Увы, никаких эпических схваток. Так что придется сочинять :)
Конечно! С удовольствием прочту эту сцену, когда закончишь.
Дай мне несколько недель.
Глава десятая
Бабушка больна.
Отец сообщает об этом по телефону. Рак поджелудочной железы, быстро прогрессирующий, смертельно опасный.
Пока я вбиваю в поисковике «выживаемость при раке поджелудочной железы в пожилом возрасте» прямо за кассой, отец сообщает, что она отказывается от лечения. Мне требуется примерно пять секунд, чтобы осознать происходящее.
Я глубоко вонзаю ноготь большого пальца в ладонь, словно пытаясь выковырять собственную плоть. Продолжаю до тех пор, пока боль не становится жгучей, пульсирующей, нестерпимой. Наверняка бабушка просто драматизирует – она точно будет бороться. Она любит жизнь.
– Надеюсь, ты сможешь это понять, – говорит отец. – Она приняла решение.
Я прочищаю пересохшее горло:
– Значит, мы просто позволим бабуле покончить с собой?
Женщина, приближающаяся к кассе с охапкой книг, с тревогой отходит в сторону и принимается изучать витрину с кружками на литературную тематику.
– Это очень драматичная трактовка, – вздыхает отец. – Ты игнорируешь нюансы.
– А как точнее это сказать? – В панике я думаю, что бабушка уже не увидит, сколько я всего сделала. А потом, осознав свою эгоистичность, стыдливо сглатываю.
– Ей почти девяносто три года. Ее слуховой аппарат настолько ужасен, что она не может участвовать в разговоре. Он только изолирует ее. А ее пальцы так распухли и поражены артритом, что она даже писать не может. Мне продолжать? Лечение будет слишком агрессивным. Она не хочет этого.
Подавленная мыслью о мире без нее, я молчу, и отец принимает мое превентивное горе за согласие. Он кладет трубку.
Даже если я возьму в заложники всю индустрию слуховых аппаратов, пока они не выпустят удачную модель, единственное, что меня по-настоящему угнетает, – распухшие пальцы бабушки, ее неспособность писать: что это за жизнь?
И все же после смены я звоню ей в надежде, что мне одной удастся уговорить ее на борьбу. Мы во многом похожи.
Когда она отвечает на звонок, у меня перехватывает дыхание от облегчения; в глубине души я боялась, что ее уже нет в живых.
– Папа сказал, ты больна, и я не понимаю, почему ты не хочешь попробовать химиотерапию.
– О, милая, прости, я действительно хотела сказать тебе лично.
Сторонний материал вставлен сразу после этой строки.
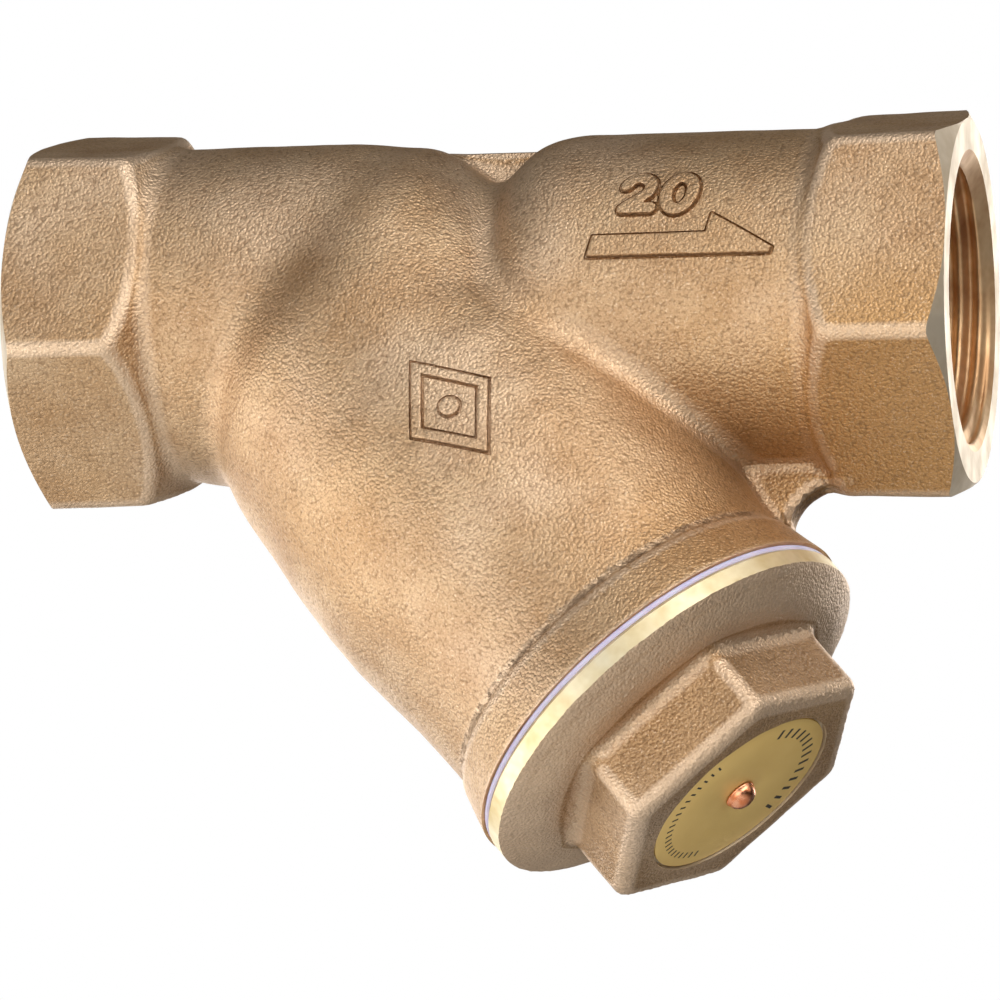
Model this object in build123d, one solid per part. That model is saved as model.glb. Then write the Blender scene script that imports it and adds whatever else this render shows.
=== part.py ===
from build123d import *
from math import cos, pi, radians, sin
import os

# Y strainer, DN20, screwed ends. Millimetres.
# Frame: X along the run from inlet to outlet, Z up, Y = 0 is the plane of symmetry.
# The origin is the centre of the inlet end face. The branch leans down towards the outlet.
# "s" is a distance along the branch axis, from where it crosses the run axis.

# --- run ---
run_length = 87.2
tube_r = 16.0
hex_flats = 33.0
hex_edge_r = 1.0
hex_length = 10.7
face_chamfer_r = 16.5
face_chamfer_length = 1.5
shoulder_length = 2.2

# --- ports, G 3/4 internal thread modelled at its crest radius ---
port_r = 12.06
port_mouth_r = 13.7
port_mouth_depth = 1.07
port_thread_end = 15.0
waterway_r = 10.0

# --- branch ---
branch_x = 27.1
branch_angle = 48.5
barrel_r = 19.4
barrel_neck_r = 18.9
barrel_end_r = 18.2
barrel_widest_s = 25.7
barrel_end_s = 45.0
dome_s = 13.0
dome_r = 18.6
bulb_widening = 1.3
bulb_top_z = 15.0
collar_s = 45.9
collar_root_r = 18.7
collar_r = 19.85
mouth_s = 50.55

# --- inside of the body ---
elbow_r = 11.5
seat_s = 8.0
pocket_depth = 3.0
chamber_r = 15.2
outlet_pocket_x = 55.0

# --- valley on top and webs ---
outlet_tube_x = 44.0
end_round = 4.0
web_thickness = 3.0
top_web_z = 15.6
top_web_depth = 9.6
top_web_end_x = 50.0
crotch_edge_x = 73.4
crotch_edge_z = -17.5
crotch_tip = (71.8, -21.0)
crotch_root = (60.0, -14.0)

# --- cap, M32 x 1.5 thread modelled plain with a running clearance ---
gasket_thickness = 0.5
gasket_inset = 0.2
gasket_bore_clearance = 0.3
thread_clearance = 0.05
spigot_length = 9.0
flange_r = 19.7
rim_width = 1.9
flange_crown_r = 17.6
flange_crown_height = 3.3
flange_middle_height = 3.9
cap_hex_flats = 24.8
cap_hex_edge_r = 1.5
cap_hex_top_r = 0.8
cap_hex_turn = 6.8
cap_face_s = 62.3
cap_core_r = 9.5
cap_core_s = 58.8
screen_seat_depth = 0.45

# --- screen ---
screen_r = 13.5
screen_sheet = 0.5
screen_gap = 0.3

# --- label and rivet ---
recess_r = 9.6
recess_depth = 0.5
label_r = 9.35
label_thickness = 0.35
rivet_head_r = 1.5
rivet_head_height = 1.3
rivet_shank_r = 1.0
rivet_clearance = 0.05
rivet_length = 2.0
rivet_end_gap = 0.1

flange_back_s = mouth_s + gasket_thickness
screen_stop_s = flange_back_s + screen_seat_depth
recess_s = cap_face_s - recess_depth
label_s = recess_s + label_thickness
rivet_end_s = recess_s - rivet_length
angle = radians(branch_angle)
run_frame = Plane(origin=(0, 0, 0), x_dir=(0, 0, 1), z_dir=(1, 0, 0))
branch_frame = Plane(
    origin=(branch_x, 0, 0),
    x_dir=(sin(angle), 0, cos(angle)),
    z_dir=(cos(angle), 0, -sin(angle)),
)


def turned(frame, outline):
    """A closed (radius, distance) outline turned about the frame's axis."""
    section = make_face(Plane.XZ * Polyline(*outline, close=True))
    return frame.location * revolve(section, Axis.Z)


def rod(frame, radius, start, end):
    """A cylinder on the frame's axis between two distances."""
    return frame.location * Pos(0, 0, (start + end) / 2) * Cylinder(radius, end - start)


def hexagon(flats, edge_r, start, end):
    """A hexagonal prism on Z with rounded edges."""
    across_corners = flats / cos(pi / 6)
    prism = Pos(0, 0, start) * extrude(RegularPolygon(across_corners / 2, 6), end - start)
    return fillet(prism.edges().filter_by(Axis.Z), edge_r)


def end_hexagon():
    """One hexagonal end at the inlet, with its turned face chamfer and cast shoulder."""
    corner_r = hex_flats / 2 / cos(pi / 6)
    shoulder_end = hex_length + shoulder_length
    limits = turned(
        run_frame,
        [
            (0, 0),
            (face_chamfer_r, 0),
            (corner_r, face_chamfer_length),
            (corner_r, hex_length),
            (tube_r, shoulder_end),
            (0, shoulder_end),
        ],
    )
    prism = run_frame.location * hexagon(hex_flats, hex_edge_r, 0, shoulder_end)
    return prism & limits


def inlet_tube():
    """The inlet half of the run, trimmed where it would stand out past the branch."""
    tube = rod(run_frame, tube_r, hex_length, outlet_tube_x)
    reach = 4 * tube_r
    far_side = branch_frame.location * Pos(reach / 2, 0, 0) * Box(reach, reach, 2 * reach)
    trim = far_side - rod(branch_frame, barrel_neck_r, -reach, reach)
    return tube - trim


def outlet_tube():
    """The outlet half of the run, with its rounded inner end."""
    tube = rod(run_frame, tube_r, outlet_tube_x, run_length - hex_length)
    inner_end = tube.edges().filter_by(GeomType.CIRCLE).sort_by(Axis.X)[0]
    return fillet(inner_end, end_round)


def branch_barrel():
    """The barrel-shaped branch with its domed back, and the collar that takes the cap."""
    back = dome_s - dome_r
    dome_middle = (dome_r * cos(pi / 4), dome_s - dome_r * sin(pi / 4))
    barrel = Plane.XZ * make_face(
        [
            Line((0, back), (0, collar_s)),
            Line((0, collar_s), (barrel_end_r, collar_s)),
            Line((barrel_end_r, collar_s), (barrel_end_r, barrel_end_s)),
            ThreePointArc(
                (barrel_end_r, barrel_end_s),
                (barrel_r, barrel_widest_s),
                (dome_r, dome_s),
            ),
            ThreePointArc((dome_r, dome_s), dome_middle, (0, back)),
        ]
    )
    collar = turned(
        branch_frame,
        [(0, collar_s), (collar_root_r, collar_s), (collar_r, mouth_s), (0, mouth_s)],
    )
    return branch_frame.location * revolve(barrel, Axis.Z) + collar


def bulb():
    """The barrel's squarer shoulders, which stand out past the run on both sides."""
    reach = 2 * tube_r
    section = Plane.YZ * Pos(0, dome_s) * Ellipse(dome_r * bulb_widening, dome_r)
    upper = extrude(section, reach)
    lower = Pos(0, 0, dome_s) * scale(Sphere(dome_r), (1, bulb_widening, 1))
    side = Pos(0, 0, (dome_s - dome_r) / 2) * Cylinder(dome_r, dome_r + dome_s)
    shape = branch_frame.location * ((upper + lower) & side)
    below_top = Pos(branch_x, 0, bulb_top_z - reach) * Box(4 * reach, 4 * reach, 2 * reach)
    return shape & below_top


def webs():
    """Thin ribs in the plane of symmetry: over the valley on top, and in the crotch below."""
    length = top_web_end_x - branch_x
    middle = Pos(branch_x + length / 2, 0, top_web_z - top_web_depth / 2)
    top = middle * Box(length, web_thickness, top_web_depth)
    crotch_outline = [
        crotch_root,
        (crotch_edge_x, crotch_root[1]),
        (crotch_edge_x, crotch_edge_z),
        crotch_tip,
    ]
    section = make_face(Plane.XZ * Polyline(*crotch_outline, close=True))
    return top + extrude(section, web_thickness / 2, both=True)


def port():
    """The cut for the inlet port: mouth chamfer, thread bore and its runout cone."""
    runout = port_thread_end + port_r - waterway_r
    return turned(
        run_frame,
        [
            (0, -1),
            (port_mouth_r + 1, -1),
            (port_mouth_r, 0),
            (port_r, port_mouth_depth),
            (port_r, port_thread_end),
            (waterway_r, runout),
            (0, runout),
        ],
    )


def waterways():
    """The inlet elbow down to the screen seat, and the outlet passage from the chamber."""
    inlet = rod(run_frame, waterway_r, port_thread_end, branch_x)
    elbow = Pos(branch_x, 0, 0) * Sphere(elbow_r)
    throat = rod(branch_frame, elbow_r, 0, seat_s)
    outlet = rod(run_frame, waterway_r, outlet_pocket_x, run_length - port_thread_end)
    outlet_end = Pos(outlet_pocket_x, 0, 0) * Sphere(waterway_r)
    return [inlet, elbow, throat, outlet, outlet_end]


def chamber():
    """The screen's pocket and the chamber around it, open at the mouth."""
    pocket_r = screen_r + screen_gap
    pocket = rod(branch_frame, pocket_r, seat_s, seat_s + pocket_depth)
    return [pocket, rod(branch_frame, chamber_r, seat_s + pocket_depth, mouth_s + 1)]


def mirrored_end(shape):
    """The same feature at the outlet end."""
    return shape.mirror(Plane(origin=(run_length / 2, 0, 0), z_dir=(1, 0, 0)))


def make_body():
    """The cast body: hexagon ends, run, branch and webs, hollowed by its ports and passages."""
    hex_end = end_hexagon()
    solid = hex_end + mirrored_end(hex_end) + inlet_tube() + outlet_tube()
    solid = solid + branch_barrel() + bulb() + webs()
    mouth_cut = port()
    for cut in [mouth_cut, mirrored_end(mouth_cut), *waterways(), *chamber()]:
        solid = solid - cut
    return solid


def make_cap():
    """The screwed cap: hollow spigot, turned flange and a hexagon with a recess for the label."""
    spigot_r = chamber_r - thread_clearance
    spigot_s = flange_back_s - spigot_length
    blank = turned(
        branch_frame,
        [
            (0, spigot_s),
            (spigot_r, spigot_s),
            (spigot_r, flange_back_s),
            (flange_r, flange_back_s),
            (flange_r, flange_back_s + rim_width),
            (flange_crown_r, flange_back_s + flange_crown_height),
            (0, flange_back_s + flange_middle_height),
        ],
    )
    prism = hexagon(cap_hex_flats, cap_hex_edge_r, flange_back_s, cap_face_s)
    top_face = prism.faces().sort_by(Axis.Z)[-1]
    prism = fillet(top_face.edges(), cap_hex_top_r)
    cap = blank + branch_frame.location * Rot(0, 0, cap_hex_turn) * prism
    cuts = [
        rod(branch_frame, screen_r + screen_gap, spigot_s - 1, screen_stop_s),
        rod(branch_frame, cap_core_r, screen_stop_s - 1, cap_core_s),
        rod(branch_frame, recess_r, recess_s, cap_face_s + 1),
        rod(branch_frame, rivet_shank_r + rivet_clearance, rivet_end_s - rivet_end_gap, cap_face_s),
    ]
    for cut in cuts:
        cap = cap - cut
    return cap


def make_gasket():
    """The flat ring between the collar and the cap's flange."""
    ring = rod(branch_frame, flange_r - gasket_inset, mouth_s, flange_back_s)
    inner_r = chamber_r + gasket_bore_clearance
    return ring - rod(branch_frame, inner_r, mouth_s - 1, flange_back_s + 1)


def make_screen():
    """The screen's sleeve, standing between the body's seat and the cap."""
    start = seat_s + screen_gap
    end = screen_stop_s - screen_gap
    sleeve = rod(branch_frame, screen_r, start, end)
    return sleeve - rod(branch_frame, screen_r - screen_sheet, start - 1, end + 1)


def make_label_plate():
    """The round plate in the cap's recess, with a hole for the rivet."""
    plate = rod(branch_frame, label_r, recess_s, label_s)
    return plate - rod(branch_frame, rivet_shank_r + rivet_clearance, recess_s - 1, label_s + 1)


def make_rivet():
    """The drive rivet: a shank in the cap and a domed head on the plate."""
    ball_r = (rivet_head_r**2 + rivet_head_height**2) / (2 * rivet_head_height)
    ball = branch_frame.location * Pos(0, 0, label_s + rivet_head_height - ball_r) * Sphere(ball_r)
    head = ball & rod(branch_frame, 2 * rivet_head_r, label_s, label_s + 2 * rivet_head_height)
    return head + rod(branch_frame, rivet_shank_r, rivet_end_s, label_s + rivet_head_height / 2)


parts = {
    "body": make_body(),
    "cap": make_cap(),
    "cap_gasket": make_gasket(),
    "screen": make_screen(),
    "label_plate": make_label_plate(),
    "label_rivet": make_rivet(),
}
os.makedirs("parts", exist_ok=True)
for name, shape in parts.items():
    export_step(shape, f"parts/{name}.step")
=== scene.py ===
from math import atan, cos, pi, radians, sin, sqrt

import bmesh
import bpy
import numpy as np
from mathutils import Matrix, Vector, noise


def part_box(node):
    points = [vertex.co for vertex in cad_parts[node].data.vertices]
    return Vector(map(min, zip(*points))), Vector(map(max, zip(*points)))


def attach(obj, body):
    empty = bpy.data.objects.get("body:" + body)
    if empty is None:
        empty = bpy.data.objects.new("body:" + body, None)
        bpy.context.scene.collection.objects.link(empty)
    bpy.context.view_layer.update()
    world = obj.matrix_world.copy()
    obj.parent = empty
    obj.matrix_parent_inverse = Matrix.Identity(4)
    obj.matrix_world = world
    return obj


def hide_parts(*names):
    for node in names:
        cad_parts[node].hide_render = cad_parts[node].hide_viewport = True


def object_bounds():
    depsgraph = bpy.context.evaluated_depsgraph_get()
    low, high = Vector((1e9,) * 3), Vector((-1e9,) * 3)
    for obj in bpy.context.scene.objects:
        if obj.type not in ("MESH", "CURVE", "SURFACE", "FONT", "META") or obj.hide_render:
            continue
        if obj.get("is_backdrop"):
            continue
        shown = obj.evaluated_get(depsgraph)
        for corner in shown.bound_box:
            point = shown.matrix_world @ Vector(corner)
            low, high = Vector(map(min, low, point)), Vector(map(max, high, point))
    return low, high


# A bronze Y strainer, DN20. Shapes are worked out in millimetres in the part's own frame: X along the
# run from the inlet face, Z up. On the branch, "s" is the distance along its axis from the run's axis,
# "u" goes across it in the plane of symmetry, and "w" goes beside it. Meshes end in metres.
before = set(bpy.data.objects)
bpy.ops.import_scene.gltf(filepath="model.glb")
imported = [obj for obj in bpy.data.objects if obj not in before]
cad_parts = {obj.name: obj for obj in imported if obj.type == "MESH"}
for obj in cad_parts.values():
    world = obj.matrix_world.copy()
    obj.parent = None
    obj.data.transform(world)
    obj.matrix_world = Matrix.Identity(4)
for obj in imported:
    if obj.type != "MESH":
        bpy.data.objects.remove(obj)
cad_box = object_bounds()
MM = 0.001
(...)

Но я не знала как. Поэтому твой отец решил сделать это за меня. – Она медленно и тяжело выдыхает. – Учитывая прогноз… это просто не имеет смысла. Какую жизнь это будет поддерживать? Я бы предпочла знать, когда и как она закончится. Без сильной боли. Морфий помогает! – Бабушка делает паузу. – Ты же можешь меня понять?
Я могу, правда могу.
– Нет, я не могу. Это глупо…
–
– Ты можешь прожить еще год, а то и больше! Это реально! Я прочитала несколько исследований…
– Именно. Долгий, долгий год. Я не хочу страдать каждый его день.
В кои-то веки мне нечего сказать.
– Все в порядке, Наоми. Я не боюсь. Я просто устала.
Я молча и хмуро прохожу мимо переполненных баров, каждый из которых рекламирует свои предложения под «счастливые часы». Ирония этого не ускользает от меня.
Бабушка снова говорит:
– Могу я попросить тебя сделать кое-что для меня?
– Что же? – почти грубо спрашиваю я.
– Закончи свою книгу. Я хочу быть здесь, когда ты это сделаешь.
В сумочке я перекатываю свой серебряный ключ –
– Мне еще много что нужно написать и отредактировать.
– Напиши финал, а с остальным разберешься позже.
После долгой паузы я соглашаюсь. А потом, спускаясь по лестнице на станцию метро, добавляю:
– Тем более что промедление смерти подобно.
Это чудо, но бабушка смеется:
– Именно.
Калеб постоянно забрасывает меня сообщениями –
Его последнее сообщение:
Ты все еще хочешь, чтобы я приехал сегодня вечером?
Я отвечаю утвердительно, после чего запрыгиваю в обжигающий душ и брею ноги, подмышки, внутреннюю поверхность бедер и живот. Затем делаю себе чашку чая и сажусь за кухонный стол; вода все еще стекает по моему телу. Ромео трется о мои ноги и шипит, когда капли воды попадают ему на ухо.